Written problem: Each line of the material below should be reproduced exactly.

Source material:
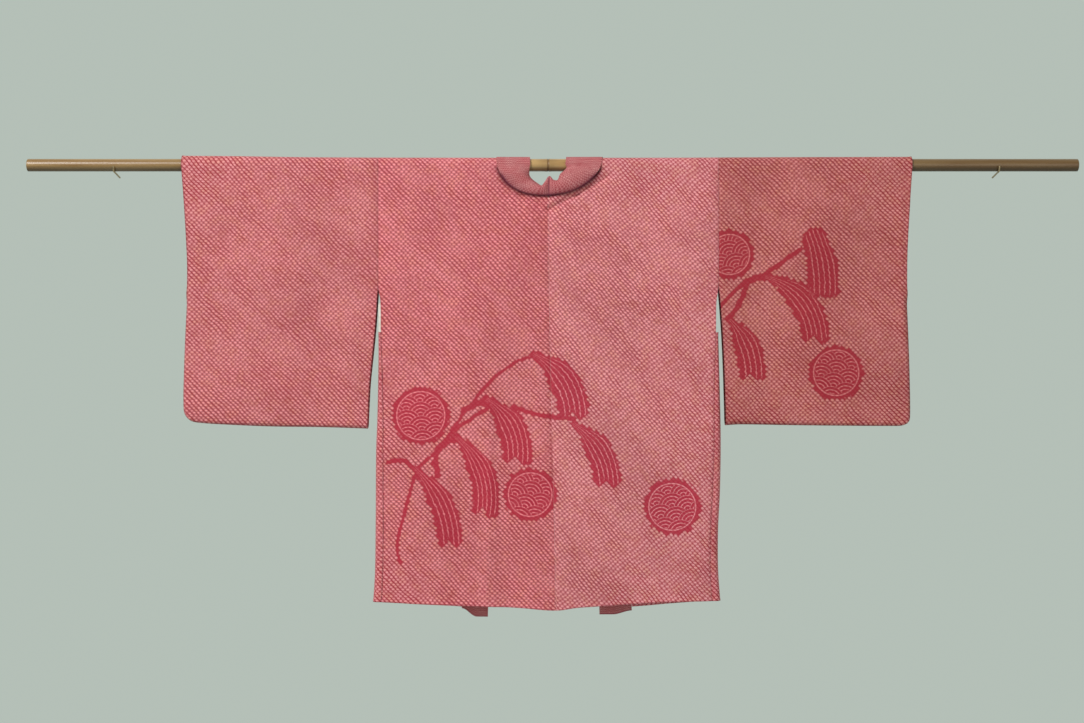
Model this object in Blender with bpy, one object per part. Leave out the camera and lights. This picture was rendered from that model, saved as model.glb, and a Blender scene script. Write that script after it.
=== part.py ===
"""A haori, the short kimono jacket, hung flat on a bamboo rod that lies on two wall hooks.

The origin is on the rod's axis, at the middle of the garment. +X runs along the rod, +Z is up,
and the garment's back faces -Y. The cloth is worked out on its pattern first. A place on the
pattern has an x, and a run that goes down the back (below 0), round the rod, and down the front.
All sizes are in millimetres, and turn into metres where a mesh is made.
"""

import math
from collections import namedtuple

import bpy

METRES = 0.001

# Rod and hooks
ROD_RADIUS = 11.5
ROD_LEFT = -928
ROD_RIGHT = 944
ROD_SIDES = 24
NODE_SPACING = 311
NODE_HALF_WIDTH = 5
NODE_RING = 1.2
NODE_GROOVE = 0.7
INTERNODE_SLIMMER = 0.4
ROD_END_ROUND = 1.2
ROD_SHARP_ANGLE = 40
HOOK_X = {"left": -772, "right": 801}
HOOK_RADIUS = 1.5
HOOK_WALL_Y = 35
HOOK_WALL_Z = -18.6
HOOK_CLEARANCE = 0.45
HOOK_STEPS = 16
HOOK_BEND = (-8, -12.6)
HOOK_BEND_RISE = 3
HOOK_TIP = [(-14.6, -7), (-15.2, -3)]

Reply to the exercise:
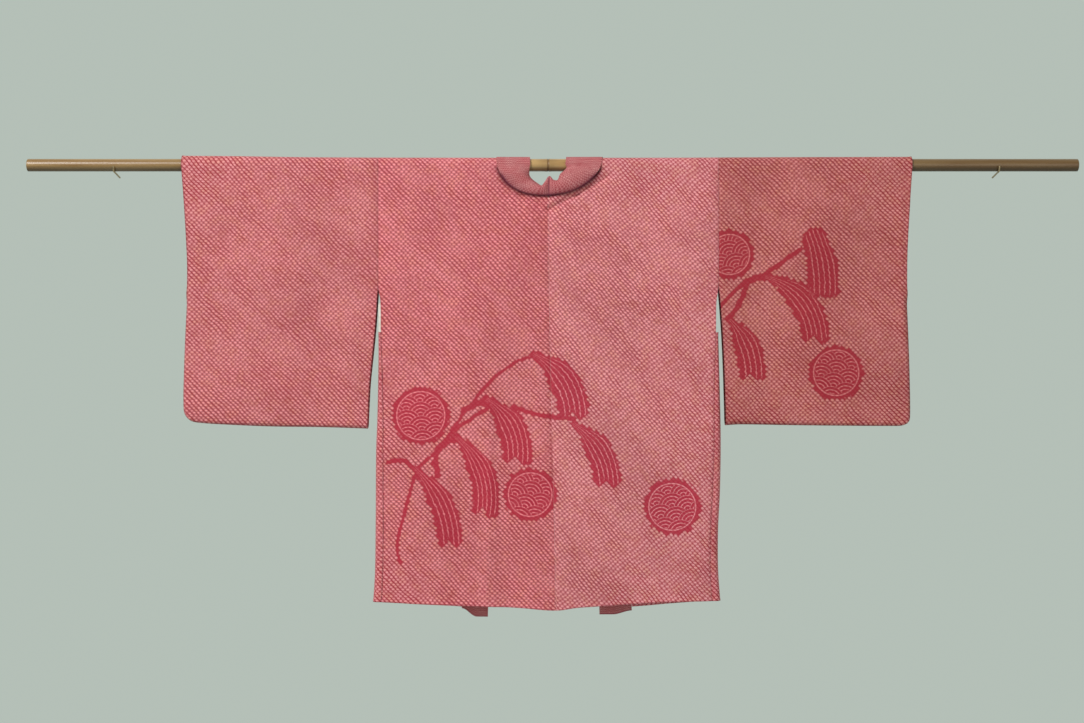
Model this object in Blender with bpy, one object per part. Leave out the camera and lights. This picture was rendered from that model, saved as model.glb, and a Blender scene script. Write that script after it.
=== part.py ===
"""A haori, the short kimono jacket, hung flat on a bamboo rod that lies on two wall hooks.

The origin is on the rod's axis, at the middle of the garment. +X runs along the rod, +Z is up,
and the garment's back faces -Y. The cloth is worked out on its pattern first. A place on the
pattern has an x, and a run that goes down the back (below 0), round the rod, and down the front.
All sizes are in millimetres, and turn into metres where a mesh is made.
"""

import math
from collections import namedtuple

import bpy

METRES = 0.001

# Rod and hooks
ROD_RADIUS = 11.5
ROD_LEFT = -928
ROD_RIGHT = 944
ROD_SIDES = 24
NODE_SPACING = 311
NODE_HALF_WIDTH = 5
NODE_RING = 1.2
NODE_GROOVE = 0.7
INTERNODE_SLIMMER = 0.4
ROD_END_ROUND = 1.2
ROD_SHARP_ANGLE = 40
HOOK_X = {"left": -772, "right": 801}
HOOK_RADIUS = 1.5
HOOK_WALL_Y = 35
HOOK_WALL_Z = -18.6
HOOK_CLEARANCE = 0.45
HOOK_STEPS = 16
HOOK_BEND = (-8, -12.6)
HOOK_BEND_RISE = 3
HOOK_TIP = [(-14.6, -7), (-15.2, -3)]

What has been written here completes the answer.